Part of the rollout of the citywide composting program has been the distribution of almost 250 "compost smart bins" in neighborhoods throughout the city, which residents unlock with an app to drop off their food scraps. You've probably seen the bright orange bins, with the word "Compost" written on the side in large white letters. 

You, like me, probably imagined that the veggie scraps that you dumped in those orange bins were all being turned into delicious, nutrient-rich compost, and felt good about that. The word "compost" is right there!

But as New York magazine's Clio Chang reported on Thursday, think again. As Chang wrote, all of the food scraps that are deposited in those bins (outside of Staten Island) are processed at a private Waste Management facility in Williamsburg—and the majority is turned not into sweet sweet compost, but something called "engineered bioslurry," which then gets turned into…methane. I thought the whole point of composting was to not release any methane, but what do I know. 

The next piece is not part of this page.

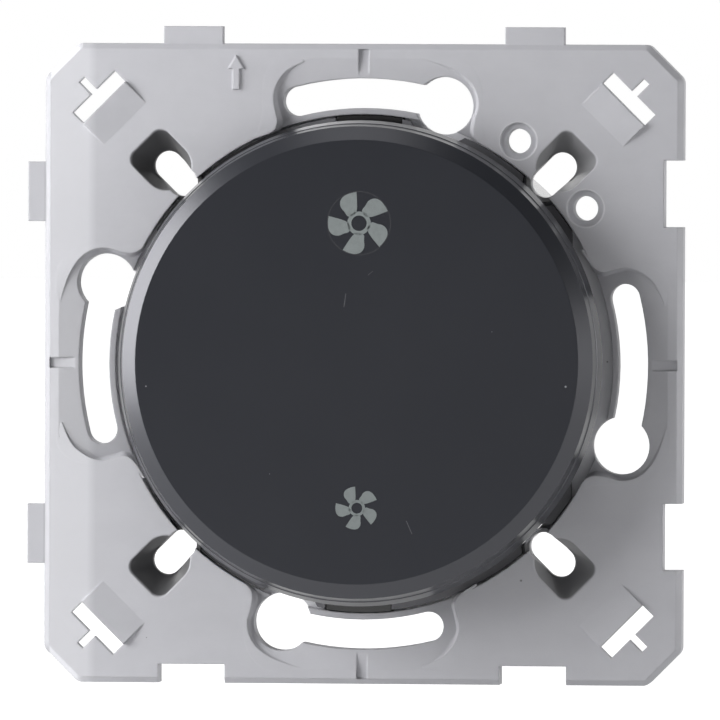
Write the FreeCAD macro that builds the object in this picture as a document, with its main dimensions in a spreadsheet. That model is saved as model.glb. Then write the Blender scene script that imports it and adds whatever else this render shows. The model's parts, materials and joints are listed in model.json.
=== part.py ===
import FreeCAD, Part
import math
import os
import Sketcher

# A flush-mounted fan speed switch. The origin is the centre of the wall plane, +Y goes into
# the wall, +Z is up. Lengths are in millimetres and angles in degrees. Sizes whose name ends
# in proud are measured from the wall plane towards the room, those ending in deep into the wall.
dimensions = {
    "frame_side": 71.0,
    "frame_thickness": 4.0,
    "corner_chamfer": 3.8,
    "corner_rounding": 1.2,
    "edge_bevel": 0.6,
    "opening_radius": 27.7,
    "ledge_thickness": 1.4,
    "hollow_inner": 24.3,
    "hollow_wall": 1.3,
    "hollow_skin": 1.5,
    "hollow_arc_radius": 36.2,
    "slot_radius": 30.03,
    "slot_width": 3.3,
    "slot_end_angle": 14.2,
    "keyhole_angle": 17.3,
    "keyhole_diameter": 6.4,
    "recess_reach": 33.9,
    "recess_slope": 10.8,
    "recess_narrow_margin": 3.5,
    "recess_keyhole_margin": 3.9,
    "recess_flare": 1.6,
    "recess_flare_turn": 60.0,
    "recess_overrun": 5.6,
    "claw_slot_width": 3.25,
    "claw_slot_inner": 28.5,
    "claw_slot_outer": 31.0,
    "claw_boss_wall": 0.5,
    "claw_boss_proud": 3.0,
    "claw_pocket_width": 5.5,
    "claw_pocket_inner": 30.9,
    "claw_pocket_outer": 34.75,
    "claw_pocket_corner": 1.2,
    "claw_pocket_depth": 2.5,
    "claw_pocket_foot": 0.1,
    "claw_pocket_foot_corner": 1.5,
    "clip_bar_place": 41.7,
    "clip_bar_width": 6.6,
    "clip_bar_height": 1.7,
    "clip_stem_width": 0.85,
    "clip_stem_length": 1.9,
    "ramp_length": 3.3,
    "ramp_rise": 0.5,
    "groove_width": 1.15,
    "groove_inner": 31.8,
    "groove_outer": 34.9,
    "groove_depth": 0.35,
    "fixing_hole_place": 30.2,
    "fixing_hole_angle_first": 34.8,
    "fixing_hole_angle_second": 54.9,
    "fixing_hole_diameter": 2.75,
    "fixing_rim_diameter": 4.05,
    "fixing_rim_depth": 0.3,
    "arrow_place": 14.2,
    "arrow_foot": 30.4,
    "arrow_neck": 32.7,
    "arrow_point": 34.2,
    "arrow_shaft_width": 0.75,
    "arrow_head_width": 1.75,
    "arrow_height": 0.25,
    "arrow_root": 0.25,
    "tab_place": 19.0,
    "tab_width": 6.6,
    "tab_reach": 1.9,
    "tab_thickness": 1.6,
    "tab_set_back": 0.5,
    "tab_clearance": 0.4,
    "latch_offset": 0.5,
    "latch_width": 7.2,
    "latch_side_clearance": 0.1,
    "latch_window_clearance": 0.3,
    "latch_seat_depth": 0.5,
    "latch_tip_inner": 25.4,
    "latch_tip_proud": 2.4,
    "latch_shoulder_inner": 23.2,
    "latch_barb": 0.6,
    "latch_barb_thickness": 0.6,
    "latch_root_height": 2.9,
    "latch_notch_clearance": 0.8,
    "flange_gap": 0.25,
    "flange_thickness": 1.3,
    "flange_flat": 23.1,
    "collar_half": 22.4,
    "collar_radius": 26.2,
    "collar_deep": 4.0,
    "collar_wall": 1.6,
    "ledge_clearance": 0.4,
    "keyhole_clearance": 1.0,
    "deck_thickness": 1.7,
    "turret_side": 36.0,
    "turret_rounding": 6.0,
    "turret_proud": 5.6,
    "pivot_proud": 3.5,
    "rest_tilt": 2.5,
    "face_radius": 24.55,
    "face_proud": 12.0,
    "bevel_radius": 26.1,
    "bevel_drop": 1.0,
    "skirt_radius": 26.9,
    "skirt_proud": 7.3,
    "skirt_step": 0.1,
    "skirt_step_proud": 9.3,
    "plate_thickness": 2.0,
    "plate_wall": 1.1,
    "seat_gap": 0.1,
    "cradle_half_width": 15.0,
    "cradle_half_height": 17.0,
    "cradle_thickness": 1.5,
    "cheek_thickness": 1.4,
    "cheek_half_height": 4.0,
    "rib_thickness": 1.2,
    "rib_depth": 3.0,
    "trunnion_radius": 1.5,
    "trunnion_length": 2.6,
    "bearing_clearance": 0.05,
    "cradle_clearance": 0.6,
    "tube_radius": 3.2,
    "tube_bore": 2.1,
    "tube_deep": 3.5,
    "tube_lip": 0.4,
    "plunger_play": 0.15,
    "plunger_tip_radius": 1.2,
    "plunger_nose_radius": 0.5,
    "plunger_nose_length": 0.7,
    "plunger_start_deep": 0.2,
    "plunger_tip_deep": 6.3,
    "spring_mean_radius": 1.4,
    "spring_wire": 0.45,
    "spring_pitch": 2.3,
    "hook_width": 6.0,
    "hook_thickness": 1.2,
    "hook_barb": 0.9,
    "hook_height": 0.45,
    "housing_gap": 0.1,
    "housing_deep": 26.0,
    "housing_floor": 2.0,
    "chamber_wall": 1.2,
    "chamber_front": 9.7,
    "chamber_inner": 8.4,
    "chamber_outer": 15.1,
    "chamber_half": 6.2,
    "clamp_place": 11.5,
    "wire_hole_radius": 1.7,
    "wire_hole_spacing": 3.6,
    "lever_offset": 0.5,
    "lever_width": 3.2,
    "lever_height": 2.2,
    "lever_clearance": 0.15,
    "lever_proud_of_floor": 0.8,
    "lever_collar": 0.6,
    "lever_collar_thickness": 1.3,
    "lever_tip_deep": 17.6,
    "lever_tip_gap": 0.35,
    "hinge_deep": 7.4,
    "blade_tilt": 6.0,
    "blade_thickness": 0.8,
    "blade_half_length": 9.6,
    "blade_width": 6.0,
    "blade_rib_radius": 1.0,
    "contact_place": 8.0,
    "contact_radius": 1.6,
    "contact_thickness": 0.7,
    "contact_gap": 0.03,
    "terminal_thickness": 0.8,
    "terminal_end_deep": 22.5,
    "terminal_wall_gap": 0.1,
    "arm_width": 4.0,
    "arm_reach": 2.0,
    "saddle_half": 1.9,
    "saddle_front": 7.6,
    "saddle_arm_reach": 3.0,
    "saddle_arm_width": 4.8,
    "saddle_clearance": 0.05,
    "spring_leaf": 0.4,
    "spring_leaf_width": 10.4,
    "spring_anchor": 3.3,
    "spring_anchor_end": 22.0,
    "spring_bend_deep": 12.0,
    "spring_tip": 1.9,
    "spring_tip_deep": 20.5,
}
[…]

Via Curbed, emphasis my own:

The slurry is then piped into tanker trucks and they drive from Williamsburg to the Newtown Creek wastewater treatment plant in Greenpoint, which is run by the Department of Environmental Protection. The plant is an imposing part of Brooklyn's landscape, famous for its eight plump, 185-foot-high anaerobic digester “eggs” that tower in front of us. (Plant chief Steven Cubero says employees use bicycles to get around.) This is where the slurry will get turned into its final state—methane.

The solids get significantly reduced and the rest becomes methane. This methane can be turned into biogas—essentially synthetic natural gas—which is the ultimate product of all this processing. Half of the methane is currently being used to power the Newtown Creek facility itself, while the other half is being burned, releasing carbon dioxide into the air.

Chang notes that "about one-third of the leftover solids" from this process does get actually composted. 

As New York City sinks underwater and we descend into climate chaos, at least we'll have fewer rats we'll need to fight for survival, I guess. 

Update (4:54 p.m.): After this story was published, Sanitation Department spokeperson Joshua Goodman shared this statement: "Every single pound of compostable material put in a Smart Composting Bin is a pound that stays out of a landfill, and that is a win for New Yorkers. Turning this material into renewable energy or biosolid fertilizer is far, far better than simply leaving it in the trash where it becomes nothing but rat food. We are thrilled that our bins have been opened over 100,000 times in just a few months, and that people are using them in every borough."